All she had to do was walk down the road until she came to a house, ask the residents to call the local or Auxiliary Police. Must be an Apie station in Shiloh Beach.

All she had to do was walk. . . .

Her teeth chattered uncontrollably, and it seemed that ice crystals were forming under her skin, exquisite fronded patterns slowly coalescing. She struggled to her feet, the effort wrenching out cries of pain, took two steps, and fell to the ground. She didn't try again. The neural links between her muscles and brain were frozen.

She looked up at the bowing plumes.
I'm going to die here
. Some bleak, unfathomable irony lay in that.

In the distance a sound. She wasn't sure whether she heard it or imagined or remembered it.

The murmur of the sea.

I am here . . . I am always here
. . . .

Under a white sky in a white, frozen ocean, she lay on a white ice floe waiting for it to melt out from under her. It seemed fitting. Broken and useless things must be discarded for the good of the tribe.
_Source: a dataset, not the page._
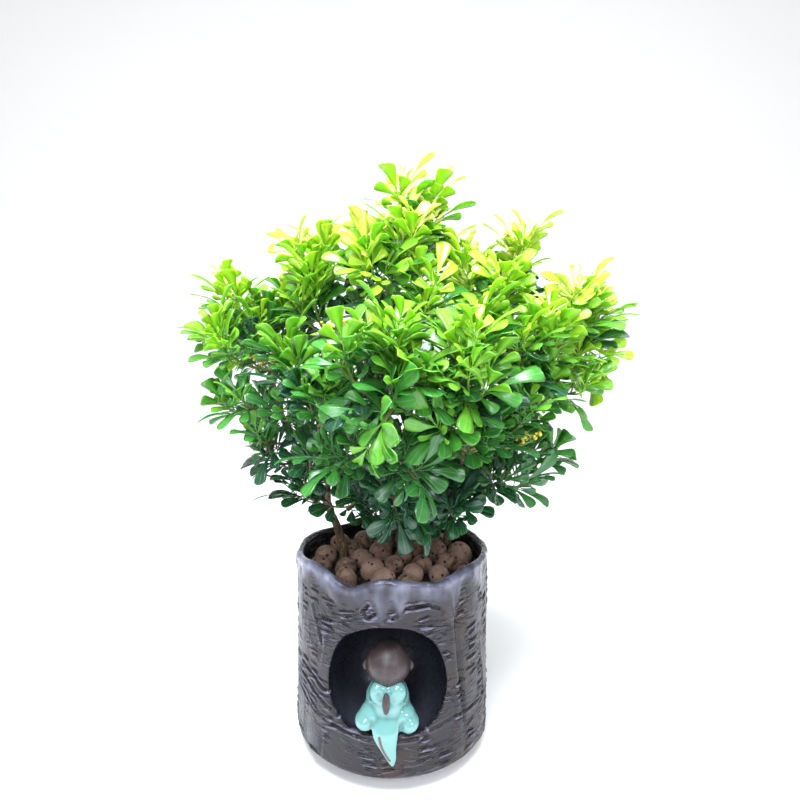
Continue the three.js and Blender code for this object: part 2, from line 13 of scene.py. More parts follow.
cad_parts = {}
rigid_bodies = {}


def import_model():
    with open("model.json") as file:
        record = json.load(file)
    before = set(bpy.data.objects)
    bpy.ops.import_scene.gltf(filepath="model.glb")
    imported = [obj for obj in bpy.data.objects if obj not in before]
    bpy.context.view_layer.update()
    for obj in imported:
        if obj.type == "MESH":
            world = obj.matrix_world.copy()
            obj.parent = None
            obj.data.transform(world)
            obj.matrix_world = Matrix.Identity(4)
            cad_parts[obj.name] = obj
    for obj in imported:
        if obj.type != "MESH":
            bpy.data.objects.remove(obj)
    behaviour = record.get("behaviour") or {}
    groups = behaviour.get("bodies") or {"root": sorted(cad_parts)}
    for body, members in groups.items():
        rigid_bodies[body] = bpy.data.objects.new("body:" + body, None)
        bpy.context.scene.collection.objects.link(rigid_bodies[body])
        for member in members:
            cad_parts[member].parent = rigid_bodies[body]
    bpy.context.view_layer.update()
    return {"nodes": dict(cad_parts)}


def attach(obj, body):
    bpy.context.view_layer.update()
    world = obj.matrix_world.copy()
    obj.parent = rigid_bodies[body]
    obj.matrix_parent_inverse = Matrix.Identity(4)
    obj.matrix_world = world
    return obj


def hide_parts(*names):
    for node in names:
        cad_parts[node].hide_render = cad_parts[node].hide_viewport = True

But the sound was puzzling. Sniffing. A soft whine. Something touched her cheek. She opened her eyes, and the creature drew back, watching her with amber brown eyes, cabochon gems trapping golden light. How did a fox get on her ice floe? Fur of russet blending into brown; under the chin, a ruff of white. Ice white . . .

She realized then as her mind and eyes came into focus that her ice floe had vanished, that she lay in a place full of color: sky blue, looming conifers deep ever green, grasses winter rose and gold.

With a cry, she jerked away from the animal, and it jumped back, teeth bared. She tried to get to her feet, but she was too weak, and the pain hit too hard. She only managed to prop herself on her left elbow, right arm raised to fend off the dog. And now there were two of them, the second smaller, blacker. They danced and whirled and barked, the sounds like bludgeons. The piercing whistle cut into her skull.

“Topaz! Shadow! Here—come
here
!”

Mary numbly watched the dogs retreat to flank the figure moving toward her.

A woman. Age indeterminate, but past forty certainly. Small, compact body clad in jeans and a red jacket, both faded with wear. Below her knit cap, fine hair the color of sand lay on a high forehead; her face was all one color with her sandy brows, the weathered skin lined as if she turned her deep brown eyes often to distant vistas.